→ Goal: In the records that follow, the lines from the one containing "Continue the FreeCAD" to the one containing "return fused([body, ring]).cut(neck)", inclusive, are to be given again exactly.

→ Dataset rows:
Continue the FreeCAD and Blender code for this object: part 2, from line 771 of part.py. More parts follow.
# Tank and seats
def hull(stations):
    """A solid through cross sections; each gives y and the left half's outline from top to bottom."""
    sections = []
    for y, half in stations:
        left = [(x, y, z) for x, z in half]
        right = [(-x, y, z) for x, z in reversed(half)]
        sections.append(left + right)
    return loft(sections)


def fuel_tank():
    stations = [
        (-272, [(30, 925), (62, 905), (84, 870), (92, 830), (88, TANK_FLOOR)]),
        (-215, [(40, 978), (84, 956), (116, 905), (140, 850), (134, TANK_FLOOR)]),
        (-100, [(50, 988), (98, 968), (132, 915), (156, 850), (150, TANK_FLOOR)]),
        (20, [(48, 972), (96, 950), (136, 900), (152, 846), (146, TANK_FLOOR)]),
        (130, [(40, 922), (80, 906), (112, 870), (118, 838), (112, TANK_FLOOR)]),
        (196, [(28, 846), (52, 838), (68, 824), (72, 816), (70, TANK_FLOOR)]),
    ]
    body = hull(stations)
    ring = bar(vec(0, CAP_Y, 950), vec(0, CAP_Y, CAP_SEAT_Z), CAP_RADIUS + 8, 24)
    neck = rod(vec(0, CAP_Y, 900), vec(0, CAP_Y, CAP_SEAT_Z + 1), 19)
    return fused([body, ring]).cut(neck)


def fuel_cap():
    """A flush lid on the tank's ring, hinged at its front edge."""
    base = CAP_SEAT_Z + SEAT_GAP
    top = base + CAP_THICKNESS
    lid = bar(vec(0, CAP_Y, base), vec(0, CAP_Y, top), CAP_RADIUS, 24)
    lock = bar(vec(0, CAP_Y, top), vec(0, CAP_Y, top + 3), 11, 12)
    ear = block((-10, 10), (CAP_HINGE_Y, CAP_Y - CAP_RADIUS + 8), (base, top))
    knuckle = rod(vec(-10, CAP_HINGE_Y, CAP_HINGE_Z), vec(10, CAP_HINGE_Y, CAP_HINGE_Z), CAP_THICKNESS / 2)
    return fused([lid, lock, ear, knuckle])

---

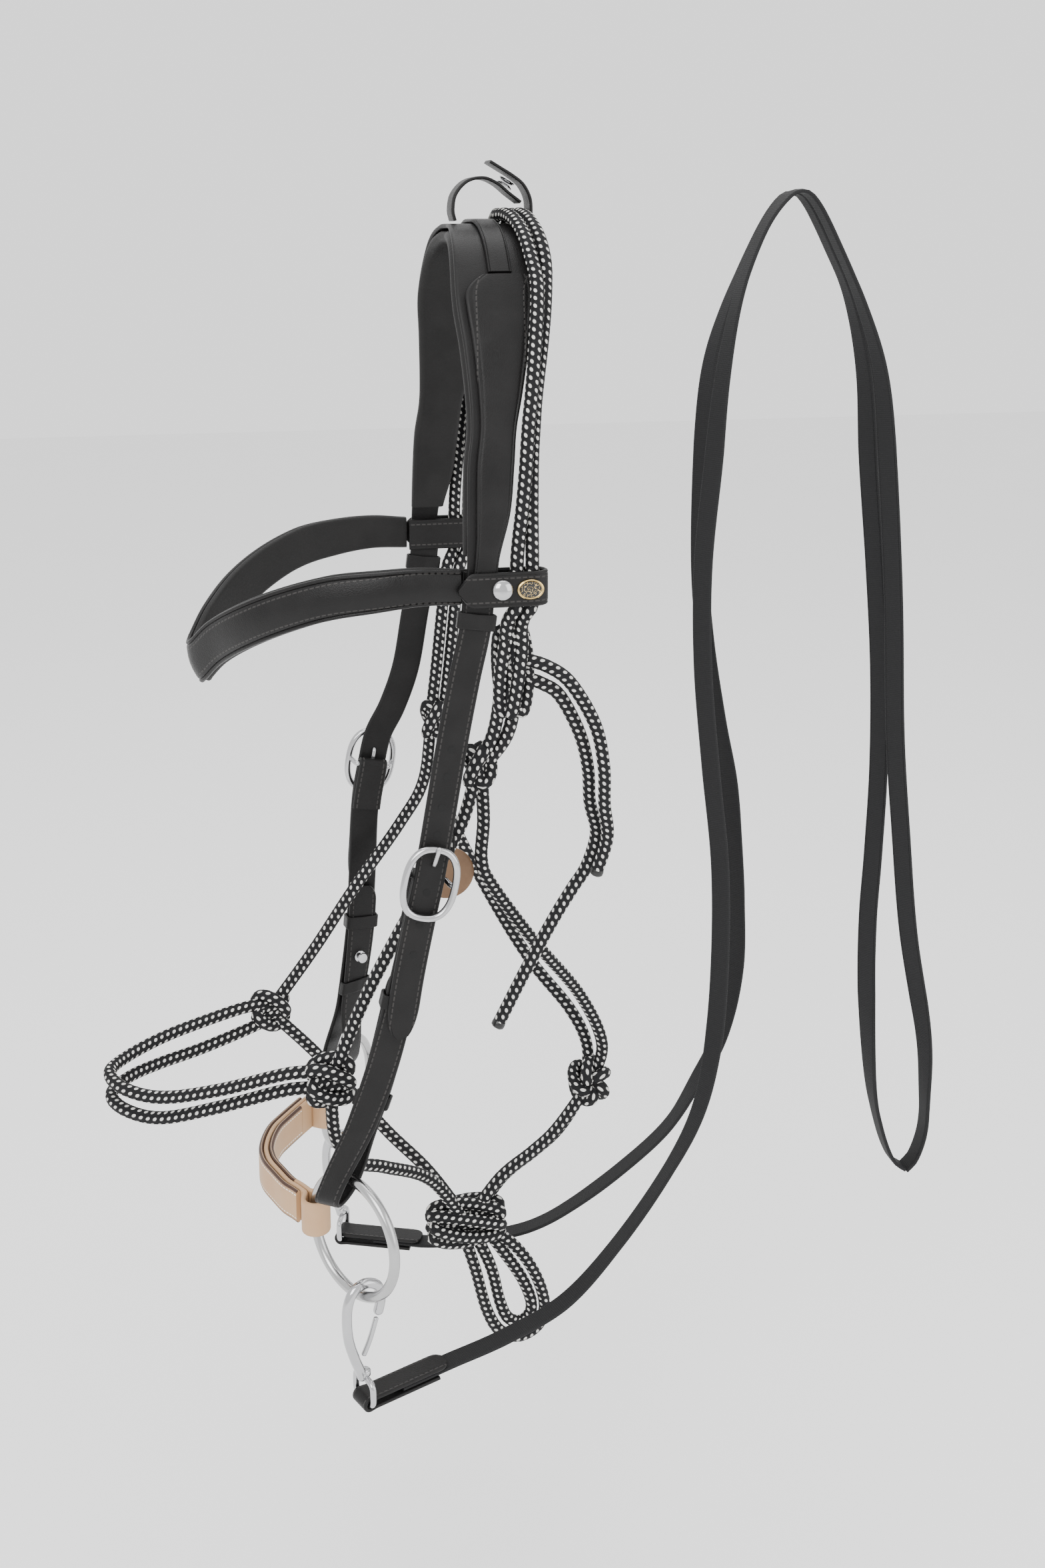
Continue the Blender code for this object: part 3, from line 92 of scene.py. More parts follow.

→ Answer to this exercise:
Continue the FreeCAD and Blender code for this object: part 2, from line 771 of part.py. More parts follow.
# Tank and seats
def hull(stations):
    """A solid through cross sections; each gives y and the left half's outline from top to bottom."""
    sections = []
    for y, half in stations:
        left = [(x, y, z) for x, z in half]
        right = [(-x, y, z) for x, z in reversed(half)]
        sections.append(left + right)
    return loft(sections)


def fuel_tank():
    stations = [
        (-272, [(30, 925), (62, 905), (84, 870), (92, 830), (88, TANK_FLOOR)]),
        (-215, [(40, 978), (84, 956), (116, 905), (140, 850), (134, TANK_FLOOR)]),
        (-100, [(50, 988), (98, 968), (132, 915), (156, 850), (150, TANK_FLOOR)]),
        (20, [(48, 972), (96, 950), (136, 900), (152, 846), (146, TANK_FLOOR)]),
        (130, [(40, 922), (80, 906), (112, 870), (118, 838), (112, TANK_FLOOR)]),
        (196, [(28, 846), (52, 838), (68, 824), (72, 816), (70, TANK_FLOOR)]),
    ]
    body = hull(stations)
    ring = bar(vec(0, CAP_Y, 950), vec(0, CAP_Y, CAP_SEAT_Z), CAP_RADIUS + 8, 24)
    neck = rod(vec(0, CAP_Y, 900), vec(0, CAP_Y, CAP_SEAT_Z + 1), 19)
    return fused([body, ring]).cut(neck)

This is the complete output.